Opinion ID: 2375340
Heading Depth: 1
Heading Rank: 6

Heading: Arbitration expenses

Text: The purchase agreement is misleading as to arbitration expenses under the limited warranty. In the purchase agreement's clause labeled ATTORNEYS' FEES, which immediately follows the arbitration clause, the agreement provides that Pulte Homes will advance the fees necessary for the arbitration, even though each party is responsible for its own attorney fees and costs. [4] By referring simply to the arbitration, the purchase agreement's fees provision appears to apply to any arbitration, including arbitration under the limited warranty. [5] The limited warranty, however, provides that the party initiating arbitration must pay the necessary fees. [6] The fee provision, especially in light of the discrepancy between it and the purchase agreement, is one-sided. Moreover, as the district court noted, the documents fail to mention the potentially high amount of the arbitration costs. While that failure alone does not amount to substantive unconscionability, D.R. Horton, 120 Nev. at 559, 96 P.3d at 1166 (stating that the absence of language disclosing the potential arbitration costs and fees, standing alone, may not render an arbitration provision unenforceable), in this instance, the plan administrator is to determine the arbitration organization, and thus, the Gonskis were apparently unable to estimate potential costs at the time of signing, since they had to ask the plan administrator for a copy of the applicable arbitration rules.
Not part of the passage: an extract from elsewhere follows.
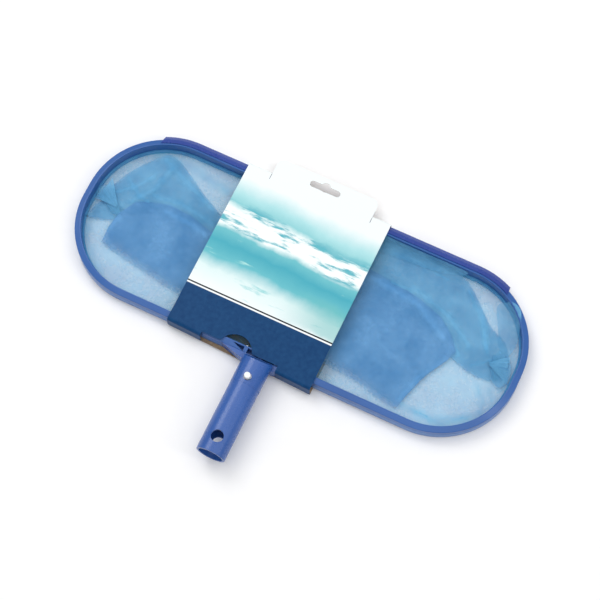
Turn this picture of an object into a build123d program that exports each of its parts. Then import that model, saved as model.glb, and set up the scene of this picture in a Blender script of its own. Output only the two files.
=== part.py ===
from build123d import *
import os

# Leaf skimmer net: a flat hoop that carries a mesh bag, a pole socket with a snap clip,
# and the printed card sleeve that it is sold in. Millimetres.
# Origin: centre of the handle's open mouth. +X along the hoop, +Y from the mouth to the
# scooping lip, +Z the side that the bag opens to.

# Driving dimensions of the hoop. Cutting shapes reach cut_past beyond the faces they cut.
hoop_length = 457.0
hoop_width = 172.0
hoop_height = 17.0
corner_radius = 79.0
rail_width = 6.4
ledge_width = 1.8
mouth_to_hoop_centre = 190.0
handle_axis_height = 19.5
cut_past = 1.0

# Rail section, heights above the hoop's underside
parting_height = 4.8
slot_half_height = 0.25
outer_top_height = 14.8
rail_rounding = 0.9
seam_chamfer = 0.5
lap_height = 9.6
lap_width = 1.9
lap_gap = 0.1

# Net: hem cord, hem and bag
cord_inset = 4.2
cord_radius = 1.0
channel_radius = 1.45
hem_outer_radius = 1.35
hem_thickness = 0.4
hem_reach = 8.6
bag_wall = 1.0
bag_floor_bottom = 0.6
bag_floor_top = 1.8
fold_thickness = 2.4

# The bag's slack, folded flat on its floor: plan outlines from the hoop's centre
left_fold = ((-192, -44), (-100, -58), (-100, 34), (-162, 62), (-205, 18))
left_second_fold = ((-100, 18), (-100, 36), (-162, 62), (-196, 34), (-180, 12))
right_fold = ((134, -62), (80, -40), (80, 50), (160, 58), (198, 30), (163, -6))

# Scooping lip
lip_proud = 4.1
lip_overlap = 4.4
lip_thickness = 0.9
lip_half_length = 184.0
lip_bottom = 3.0
lip_undercut = 4.0
lip_outer_top = 12.8
lip_rounding = 1.0
lip_clearance = 0.05

# Handle socket
tube_radius = 14.5
tube_shoulder_radius = 14.7
spigot_length = 72.0
bore_radius = 12.1
bore_depth = 91.0
mouth_rounding = 0.4
ramp_top_from_mouth = 96.4
ramp_foot_from_mouth = 103.5
cross_hole_radius = 6.0
cross_hole_from_mouth = 15.8
bracket_half_width = 40.0
bracket_reach = 6.7
bracket_bottom = 2.0
bracket_top = 15.2
bracket_gap = 0.05
pocket_floor = 7.6
pocket_depth = 4.8
pocket_rib = 3.6
pocket_reach = 30.0
bracket_wall = 6.0
middle_pocket_depth = 4.8
middle_rib_half_width = 2.0

# Snap clip
button_from_mouth = 78.8
button_radius = 3.15
button_proud = 4.5
button_dome = 1.2
button_hole_radius = 3.85
clip_width = 8.0
strip_thickness = 0.8
leg_outer_height = 11.0
bend_end_from_mouth = 39.0
leg_gap = 0.5
leg_length = 49.0

# Bracket screws, driven from inside the hoop through the ribs between the pockets
screw_height = 11.6
screw_shank_radius = 1.3
screw_head_radius = 2.4
screw_head_height = 1.5
screw_head_rounding = 0.7
screw_length = 10.6
screw_hole_clearance = 0.1

# Card sleeve
card_thickness = 0.5
card_left = -96.5
card_right = 55.5
card_gap_over = 0.6
card_gap_under = 0.2
card_near = 91.2
card_skew = 1.96
card_skew_from = 45.0
card_far = 91.3
card_bend_radius = 3.5
tab_width = 107.0
tab_reach = 107.5
tab_corner = 7.0
tab_offset = 2.5
tab_window_margin = 0.5
tab_window_bottom = 0.4
tab_window_depth = 16.0
hang_slot_length = 32.0
hang_slot_width = 6.4
hang_bump_radius = 5.0
hang_bump_offset = 1.2
hang_slot_reach = 96.8
near_cut_left = -61.0
near_cut_right = 18.6
near_cut_inset = 0.3
near_cut_length = 20.0
near_cut_bottom = 1.4
arc_cut_x = -25.0
arc_cut_radius = 17.2
arc_cut_top = 73.4

# Worked-out sizes
half_width = hoop_width / 2
straight_half = hoop_length / 2 - corner_radius
end_straight_half = half_width - corner_radius
rail_inside = half_width - rail_width
to_part_frame = Location((0, mouth_to_hoop_centre, -handle_axis_height))
near_wall_y = -half_width
card_top = hoop_height + card_gap_over
leg_pivot_from_mouth = bend_end_from_mouth + leg_gap
screw_x = tube_radius + pocket_rib / 2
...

In D.R. Horton, this court noted its agreement with a Ninth Circuit ruling that invalidated a provision, in part because it required the arbitrating parties to split the fees. 120 Nev. at 557-58, 96 P.3d at 1165 (citing Ting v. AT & T, 319 F.3d 1126, 1148-49 (9th Cir.2003)). Here, the Gonskis were not required merely to split the fees, but to pay the fees up front. Thus, the limited warranty's arbitration provision is substantively unconscionable because it required the Gonskis to pay the initial arbitration costs.